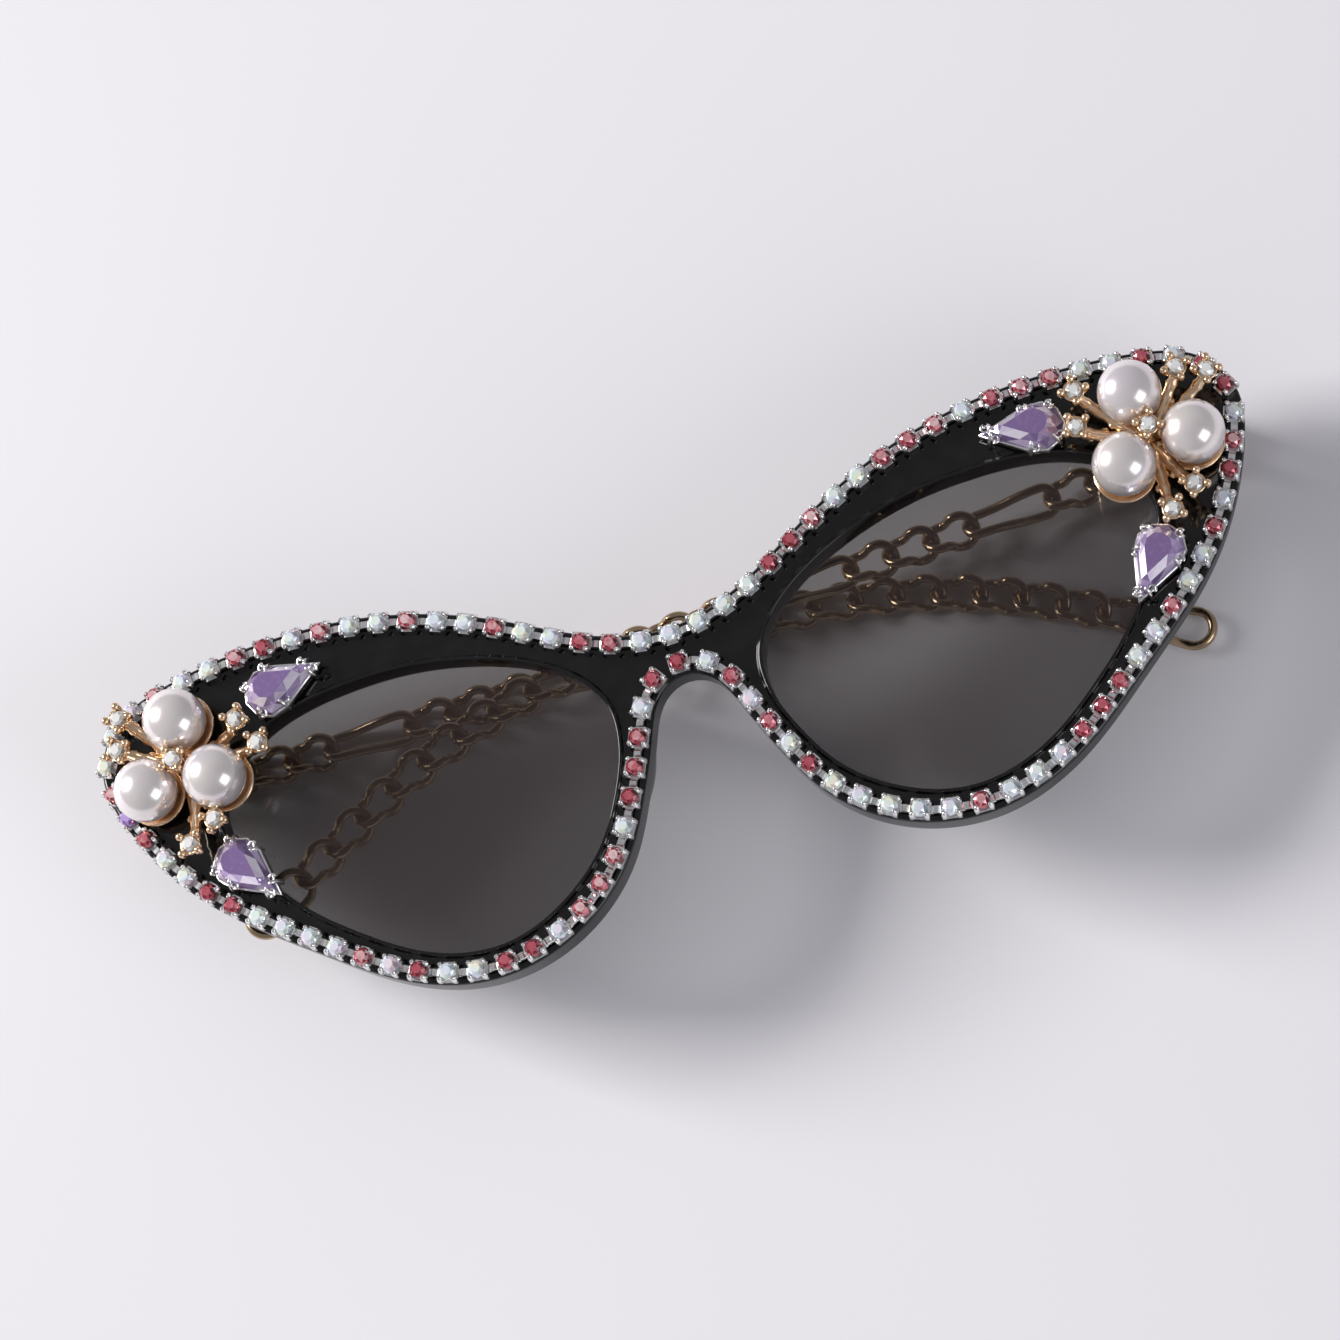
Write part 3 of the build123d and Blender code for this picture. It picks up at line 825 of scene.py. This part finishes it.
for side in ("left", "right"):
    middle = sum(pearl_middles[side], Vector()) / 3
    up = face_normal(middle.x)
    middle = middle - up * PEARL_RISE
    casting = bmesh.new()
    stand = standing(middle.x, Vector((1, 0, 0))).to_4x4()
    lathe(casting, PLATE_PROFILE, Matrix.Translation(middle) @ stand)
    for pearl in pearl_middles[side]:
        lathe(casting, SEAT_PROFILE, Matrix.Translation(pearl - up * PEARL_RISE) @ stand, 36)
    tips = [foot_of(part) for part in loose_parts(f"{side}_flower_stones")]
    for tip in tips:
        out = tip - middle
        flat = out - up * out.dot(up)
        start = middle + flat * 0.10 + up * 0.7 * mm
        lift = middle + flat * 0.74 + up * 1.3 * mm
        twig = bend(start, lift, tip - up * 0.95 * mm, TWIG_STEPS)
        tube(casting, twig, [twig_width(i) for i in range(len(twig))], 10)
        if flat.length > BUDDED_TWIG:
            across = up.cross(flat).normalized()
            for share, away in BUDS:
                bud = middle + flat * share + across * away * mm + up * (1.0 + 1.2 * share**2) * mm
                ball(casting, bud, BUD_SIZE, None, 6, 8)
    as_piece(casting, f"{side}_flower", gold, "gold_plate", f"{side}_flower_casting")
    places = [(tip, standing(tip.x, tip - middle + Vector((0, 0.1 * mm, 0)))) for tip in tips]
    set_copies(f"{side}_twig_cups", prong_cup(), places, gold)
    stone = chaton(CLEAR_RADIUS, CLEAR_FOOT, CLEAR_TOP)
    set_copies(f"{side}_clear_stones", stone, places, clear_glass, [f"{side}_flower_stones"])


# ---- Teardrop gems ----------------------------------------------------------------------------
# Lilac glass drops with a flat table and two rows of facets, each in a silver setting whose
# wire claws curl into little scrolls. One sits over and one beside each lens.
DROP_RADIUS = 3.0 * mm
DROP_REACH = 7.0 * mm
DROP_FOOT = 0.5 * mm
SCROLL_TURNS = 1.15
SCROLL_STEPS = 12
CLAW_WIRE = 0.27 * mm
CLAW_END = 0.2 * mm
SCROLL_WIRE = 0.17 * mm


def drop_outline(grow=0.0):
    """Ten points round a teardrop about the round end's centre, its tip on +X."""
    radius = DROP_RADIUS + grow
    reach = DROP_REACH + grow * 1.6
    flank = math.acos(DROP_RADIUS / DROP_REACH)
    corners = [Vector((reach, 0))]
    upper = Vector((math.cos(flank), math.sin(flank))) * radius
    corners.append((corners[0] + upper) / 2)
    for i in range(7):
        a = flank + (math.tau - 2 * flank) * i / 6
        corners.append(Vector((math.cos(a), math.sin(a))) * radius)
    corners.append(Vector((corners[1].x, -corners[1].y)))
    return corners


def drop_gem():
    shape = bmesh.new()
    # Each facet gets a random painted brightness, painted shade or a painted glint, which the glass's colour
    # ramp reads.
    bright = shape.faces.layers.float.new("facet")
    heart = Vector((1.1 * mm, 0))
    outline = drop_outline()
    count = len(outline)
    halfway = [(outline[i] + outline[(i + 1) % count]) / 2 for i in range(count)]

    def ring(points, scale, height):
        shrunk = [heart + (point - heart) * scale for point in points]
        return ring_of(shape, [(point.x, point.y, height) for point in shrunk])

    base = ring(outline, 1.0, DROP_FOOT)
    girdle = ring(outline, 1.0, 1.5 * mm)
    crown = ring(halfway, 0.86, 2.5 * mm)
    table = ring(outline, 0.56, 3.55 * mm)
    band(shape, base, girdle)
    for i in range(count):
        onward = (i + 1) % count
        shape.faces.new((girdle[i], girdle[onward], crown[i]))
        shape.faces.new((crown[i - 1], girdle[i], crown[i]))
        shape.faces.new((crown[i - 1], crown[i], table[i]))
        shape.faces.new((table[i], crown[i], table[onward]))
    shape.faces.new(table)
    shape.faces.new(base[::-1])
    sparkle = random.Random(11)
    for face in shape.faces:
        face[bright] = sparkle.random()
    return shape


def drop_setting():
    shape = bmesh.new()
    rings = []
    for grow, height in ((0.1, 0.0), (0.38, 0.15), (0.40, 1.0), (0.30, 1.28), (0.08, 1.3), (0.04, 0.6)):
        rings.append(ring_of(shape, [(p.x, p.y, height * mm) for p in drop_outline(grow * mm)]))
    for lower, upper in zip(rings, rings[1:]):
        band(shape, lower, upper, True)
    shape.faces.new(rings[0][::-1])
    shape.faces.new(rings[-1])
    flank = math.acos(DROP_RADIUS / DROP_REACH)
    claws = [(Vector((DROP_REACH - 0.9 * mm, side * 0.85 * mm, 0)), side * flank) for side in (1, -1)]
    for angle in (flank, -flank, math.pi - 0.8, math.pi + 0.8):
        claws.append((Vector((math.cos(angle), math.sin(angle), 0)) * DROP_RADIUS, angle))
    for foot, angle in claws:
        out = Vector((math.cos(angle), math.sin(angle), 0))
        side = Vector((-out.y, out.x, 0))
        up = Vector((0, 0, mm))
        start = foot + out * 0.40 * mm + up * 0.1
        end = foot - out * 0.75 * mm + up * 2.45
        path = bend(start, foot + out * 0.55 * mm + up * 2.1, end, 6)
        tube(shape, path, [CLAW_WIRE] * 6 + [CLAW_END], 6)
        heart = foot - out * 0.15 * mm + side * 0.55 * mm + up * 1.9
        scroll = []
        for i in range(SCROLL_STEPS + 1):
            turn = math.tau * SCROLL_TURNS * i / SCROLL_STEPS
            reach = (0.62 - 0.38 * i / SCROLL_STEPS) * mm
            scroll.append(heart + out * reach * math.cos(turn) + side * reach * math.sin(turn))
        tube(shape, scroll, [SCROLL_WIRE] * len(scroll), 6)
    bmesh.ops.recalc_face_normals(shape, faces=shape.faces)
    return shape


# Lilac facets, from painted shade through the lilac to a painted glint.
LILAC_SHADE_TO_GLINT = [
    (0.0, (0.24, 0.15, 0.36)), (0.25, (0.46, 0.34, 0.62)), (0.5, (0.68, 0.55, 0.82)),
    (0.75, (0.90, 0.82, 0.97)), (1.0, (1.0, 0.98, 1.0)),
]
lilac = finish_of("lilac_glass", jewel_paint(LILAC_SHADE_TO_GLINT, metal=0.3))
for side in ("left", "right"):
    for level in ("upper", "lower"):
        gem = f"{side}_{level}_drop_gem"
        points = [p for part in loose_parts(gem) for p in part]
        middle = middle_of(points)
        average = sum(points, Vector()) / len(points)
        tip = max(points, key=lambda p: (p - average).length)
        up = face_normal(middle.x)
        low = min(p.dot(up) for p in points)
        flat_tip = tip + up * (low - tip.dot(up))
        flat_middle = middle + up * (low - middle.dot(up))
        way = (flat_tip - flat_middle).normalized()
        heart = flat_tip - way * DROP_REACH - up * DROP_FOOT
        where = Matrix.Translation(heart) @ standing(middle.x, way).to_4x4()
        stone = drop_gem()
        bmesh.ops.transform(stone, matrix=where, verts=stone.verts)
        as_piece(stone, f"{side}_{level}_drop", lilac, "lilac_glass", gem)
        setting = drop_setting()
        bmesh.ops.transform(setting, matrix=where, verts=setting.verts)
        as_piece(setting, f"{side}_{level}_claws", silver, "silver_plate", f"{side}_{level}_drop_setting")


# ---- Hinges and chain temples -----------------------------------------------------------------
# Oval links of round brass wire, each twisted a third of a turn and soldered to the next, so the
# chain is stiff and keeps its ear bend. The root's knuckle turns between two ears on a screw.
def brass_paint(shade):
    wear = grain(shade, 420, 3)
    colour = ramp(shade, wear, (0.3, (0.36, 0.26, 0.165)), (0.7, (0.54, 0.40, 0.26)))
    return {"Base Color": colour, "Metallic": 1.0, "Roughness": 0.13 + wear * 0.14}


pale_brass = finish_of("pale_brass", brass_paint)
for node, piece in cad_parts.items():
    if any(word in node for word in ("hinge", "temple_root", "links", "long_link", "end_loop")):
        piece.data.materials.clear()
        piece.data.materials.append(pale_brass)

....................

**Directions for this task**
Exactly as written, please reproduce the lines from the first line of the data to the line containing "SCROLL_WIRE = 0.17 * mm", inclusive, and nothing else.

**Solution to this task**
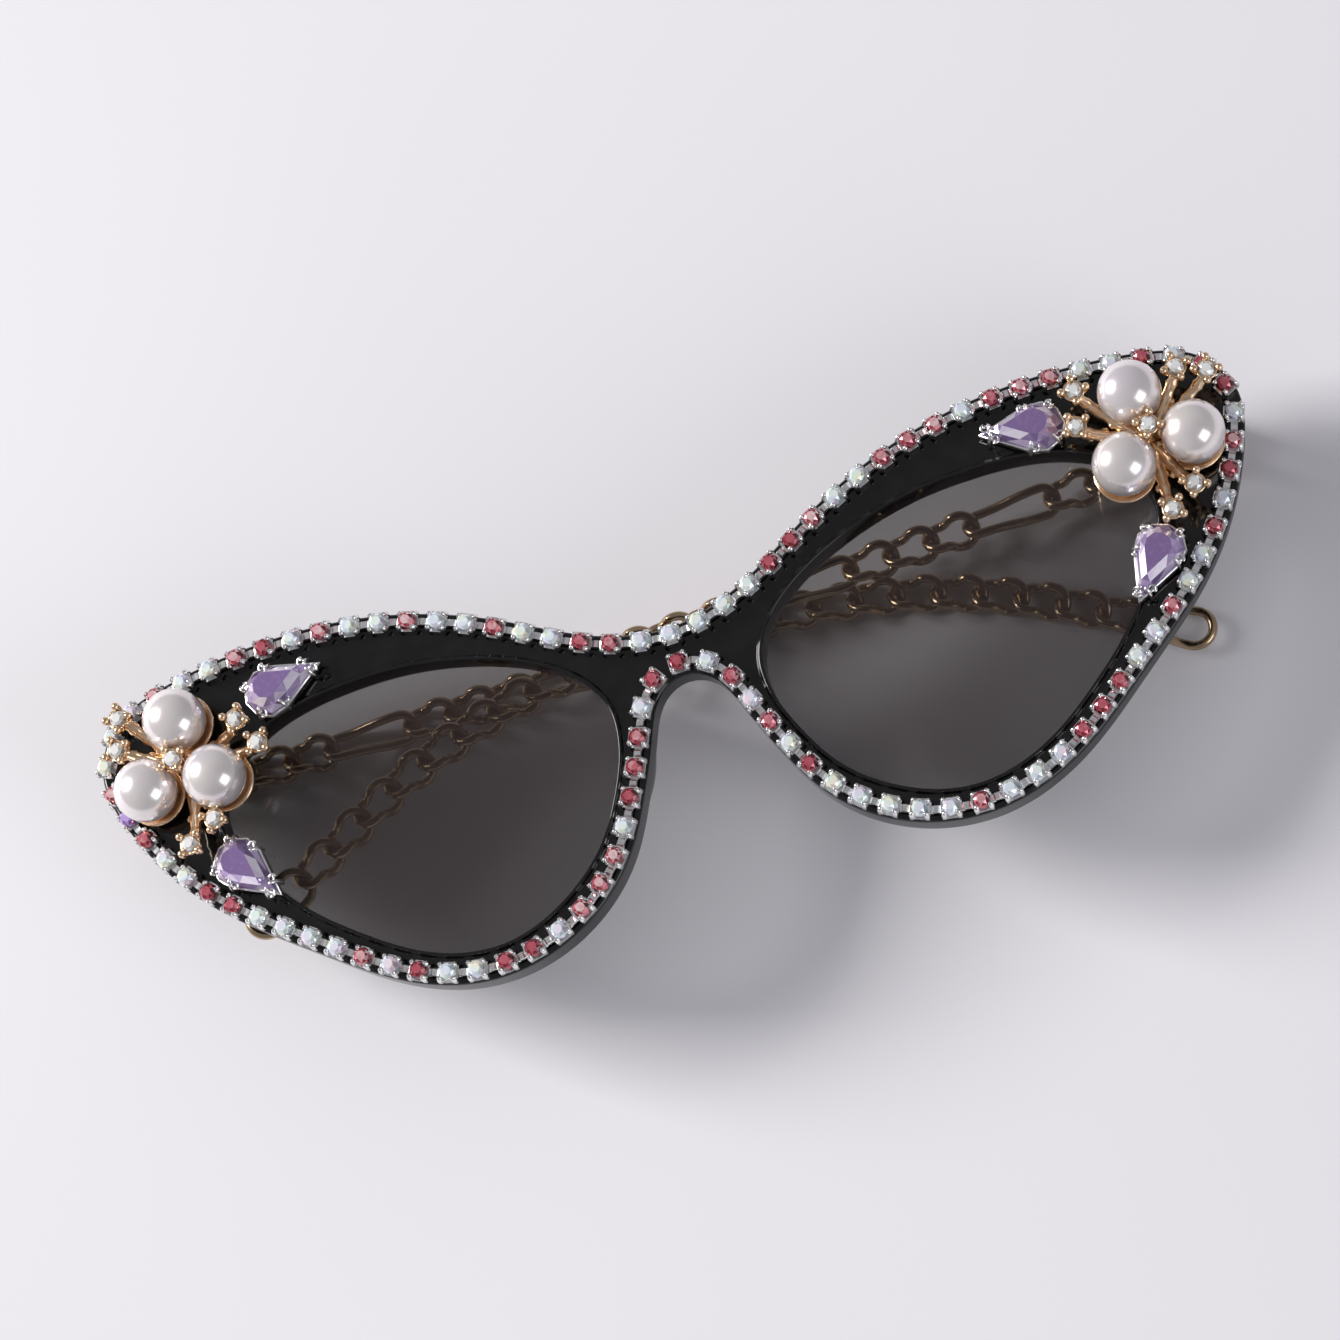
Write part 3 of the build123d and Blender code for this picture. It picks up at line 825 of scene.py. This part finishes it.
for side in ("left", "right"):
    middle = sum(pearl_middles[side], Vector()) / 3
    up = face_normal(middle.x)
    middle = middle - up * PEARL_RISE
    casting = bmesh.new()
    stand = standing(middle.x, Vector((1, 0, 0))).to_4x4()
    lathe(casting, PLATE_PROFILE, Matrix.Translation(middle) @ stand)
    for pearl in pearl_middles[side]:
        lathe(casting, SEAT_PROFILE, Matrix.Translation(pearl - up * PEARL_RISE) @ stand, 36)
    tips = [foot_of(part) for part in loose_parts(f"{side}_flower_stones")]
    for tip in tips:
        out = tip - middle
        flat = out - up * out.dot(up)
        start = middle + flat * 0.10 + up * 0.7 * mm
        lift = middle + flat * 0.74 + up * 1.3 * mm
        twig = bend(start, lift, tip - up * 0.95 * mm, TWIG_STEPS)
        tube(casting, twig, [twig_width(i) for i in range(len(twig))], 10)
        if flat.length > BUDDED_TWIG:
            across = up.cross(flat).normalized()
            for share, away in BUDS:
                bud = middle + flat * share + across * away * mm + up * (1.0 + 1.2 * share**2) * mm
                ball(casting, bud, BUD_SIZE, None, 6, 8)
    as_piece(casting, f"{side}_flower", gold, "gold_plate", f"{side}_flower_casting")
    places = [(tip, standing(tip.x, tip - middle + Vector((0, 0.1 * mm, 0)))) for tip in tips]
    set_copies(f"{side}_twig_cups", prong_cup(), places, gold)
    stone = chaton(CLEAR_RADIUS, CLEAR_FOOT, CLEAR_TOP)
    set_copies(f"{side}_clear_stones", stone, places, clear_glass, [f"{side}_flower_stones"])


# ---- Teardrop gems ----------------------------------------------------------------------------
# Lilac glass drops with a flat table and two rows of facets, each in a silver setting whose
# wire claws curl into little scrolls. One sits over and one beside each lens.
DROP_RADIUS = 3.0 * mm
DROP_REACH = 7.0 * mm
DROP_FOOT = 0.5 * mm
SCROLL_TURNS = 1.15
SCROLL_STEPS = 12
CLAW_WIRE = 0.27 * mm
CLAW_END = 0.2 * mm
SCROLL_WIRE = 0.17 * mm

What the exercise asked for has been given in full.